House of Cards aura toujours une place assez particulière au sein du panthéon Netflix. Sortie en 2013, la série adaptée de la minisérie anglaise des années 90 (elle-même basée sur le livre éponyme de Michael Dobbs), est la première série originale de la plate-forme de streaming. Le succès est immédiat et stupéfiant: la carrière moribonde de Kevin Spacey reprend du poil de la bête, la critique a le coup de foudre, Beau Willimon est porté aux nues, et depuis son premier épisode, la série a ramassé pas moins de deux cents nominations et une trentaine de récompenses aux Emmys, PGA Awards, Derby Awards, etc. House of Cards devient vite l’étendard de Netflix, la preuve vivante que leur stratégie digitale marche, qu’on peut lâcher tous les épisodes d’une série en même temps sans les interrompre avec de la pub, et que le public répond présent et ne décroche pas. C’était une vraie belle histoire hollywoodienne, une success story qui faisait rêver tout le monde et qui avait conforté la plate-forme de streaming dans sa vision pour le futur. Et puis, en 2017, le scandale éclate: sur les seize hommes qui accusent Kevin Spacey harcèlement sexuel, huit d’entre eux travaillaient sur House of Cards et Netflix prend la décision de se séparer de l’acteur. Mais que faire, alors, de la série-phare de la compagnie qui s’était construite en grande partie autour du personnage de Frank Underwood, interprété par Spacey? C’est simple: on recadre l’intrigue pour suivre Claire Underwood, incarnée par l’actrice Robin Wright, on fait de la saison six la dernière, et on commande moins d’épisodes: huit, seulement, au lieu de treize, pour conclure l’histoire des Underwood.

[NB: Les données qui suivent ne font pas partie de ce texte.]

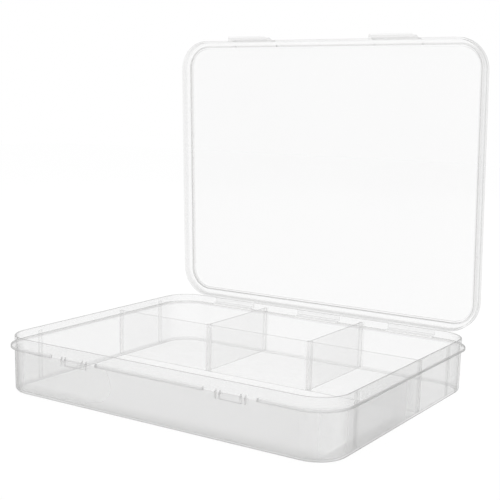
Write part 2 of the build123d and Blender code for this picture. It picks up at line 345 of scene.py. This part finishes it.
# Cross dividers
# Two shorter strips of the same plastic, finished like the long one. They drop in between its ribs and
# others on the tray's rear wall, and lift out.
cross_plastic = natural_polypropylene("cross_divider_plastic", shares=(1.0, 4.0, 6.0), **DIVIDER_FINISH)
for side in ("left", "right"):
    dress("cross_divider_" + side, cross_plastic)

# Lid
# A thin moulded lid, clearer than the tray: a sunk panel inside a hollow rim, which shows as two grey
# lines where its walls are seen end on. It is held to the tray by the hinge strips.

# The sunk panel's centre, in metres below the lid's upper edge, the middles of its rounded corners, in from
# the lid's side and up from that centre, and the wall round it, out from those middles.
PANEL_CENTRE_DEPTH = 0.10927
PANEL_CORNER_INSET = 0.0223
PANEL_CORNER_RISE = 0.0871
PANEL_WALL_MIDDLE = 0.0176
PANEL_WALL_HALF = 0.0007
PANEL_WALL_HAZE = 0.02
PANEL_WALL_DARK = 0.16

lid_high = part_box("lid")[1]
panel_centre = (0.0, 0.0, lid_high.z - PANEL_CENTRE_DEPTH)
panel_corner = (lid_high.x - PANEL_CORNER_INSET, NO_CORNER, PANEL_CORNER_RISE)


def lid_zones(tree, place):
    """Where the lid hides more: along the upright wall between its rim and its sunk panel."""
    centred = vector_maths(tree, "SUBTRACT", place["Object"], panel_centre)
    outside = out_from_corners(tree, centred, panel_corner)
    wall = maths(tree, "COMPARE", outside, PANEL_WALL_MIDDLE, PANEL_WALL_HALF)
    return maths(tree, "MULTIPLY", wall, PANEL_WALL_HAZE), maths(tree, "MULTIPLY", wall, PANEL_WALL_DARK)


lid_plastic = natural_polypropylene(
    "lid_plastic",
    colour=(0.885, 0.883, 0.88, 1.0),
    end_on=(0.505, 0.503, 0.5, 1.0),
    haze=0.055,
    shares=(1.7, 1.0, 2.2),
    roughness=0.18,
    relief=0.00004,
    relief_size=0.015,
    zones=lid_zones,
)
dress("lid", lid_plastic)

# Latch tabs
# Two springy tabs of the same plastic, moulded on the lid's front edge and thin, so that they bend over
# the catches on the tray.
tab_plastic = natural_polypropylene(
    "tab_plastic",
    colour=(0.845, 0.843, 0.84, 1.0),
    end_on=(0.425, 0.423, 0.42, 1.0),
    haze=0.07,
    shares=(1.5, 1.0, 1.5),
    roughness=0.25,
    relief=0.00003,
    relief_size=0.004,
)
for side in ("left", "right"):
    dress("latch_tab_" + side, tab_plastic)

# Hinge strips
# Three short strips of the same plastic between the leaves on the tray and those on the lid. They are
# pressed thin, so that they fold each time the lid is opened.
strip_plastic = natural_polypropylene(
    "strip_plastic",
    colour=(0.905, 0.903, 0.9, 1.0),
    end_on=(0.705, 0.703, 0.7, 1.0),
    haze=0.05,
    shares=(1.0, 1.0, 1.0),
    roughness=0.3,
    relief=0.00003,
    relief_size=0.003,
)
for side in ("left", "centre", "right"):
    dress("hinge_strip_" + side, strip_plastic)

Claire Underwood aurait pu être le personnage central de la série depuis le début, cela n’aurait rien changé à la progression de l’histoire. La différence, par contre, dans cette dernière saison, c’est le manque de friction au sein de son mariage. La relation entre Monsieur et Madame Underwood était de loin le facteur le plus fascinant de la série, pris comme ils l’étaient tous les deux, par l’étau de leurs ambitions respectives et cet accord qu’ils avaient de se soutenir l’un l’autre, tout en sachant parfaitement qu’ils pouvaient aussi se détruire. Dès les premiers épisodes, il était clair que la seule personne capable de vaincre Francis était sa femme, et maintenant que la moitié du couple n’est plus là, on perd la tension sur laquelle reposait l’équilibre de la série. Robin Wright est absolument extraordinaire, naturellement, s’adressant à la caméra avec une force et une satisfaction remarquable, mais le reste de la distribution peine quelque peu à lui donner un adversaire à sa mesure. Le scénario prend le parti de multiplier les obstacles, forçant la protagoniste à repenser toutes ses stratégies, mais cette décision brouille les lignes de l’intrigue et nombre de personnages gâchent de précieuses minutes à se regarder en chiens de faïence. De nouveaux acteurs font leur entrée pour injecter un peu de fraîcheur dans la formule, parmi lesquels Diane Lane et Greg Kinnear, mais leur présence même dilue encore les objectifs de la série, qui s’éparpille sur chaque personnage au lieu de pencher sur la stratégie gagnante des Underwood: penser, séduire, manipuler, et détruire. Claire vit principalement dans la réaction à ce qui l’entoure cette année, et on perd le côté machiavélique si satisfaisant du personnage puisqu’elle doit se battre, sans cesse, ne serait-ce que pour avoir le droit d’exister. Pensez-vous, la première Présidente des États-Unis aurait pu faire face à tant de choses qui lui aurait permis de démontrer l’étendue de son intelligence et de son savoir-faire, mais les luttes de politique interne prennent toute la place et font de la série un drame de boudoir, auquel il manque le souffle des conséquences. Un bien triste au-revoir pour une série qui s’était imposée, pendant des années, comme l’une des meilleures au monde, Cela dit, on attend de pied ferme que Robin Wright choisisse son prochain projet puisque l’actrice mérite son propre véhicule, où elle ne jouera plus les faire-valoir, mais sera bien la figure de proue. Scénaristes, à vos claviers!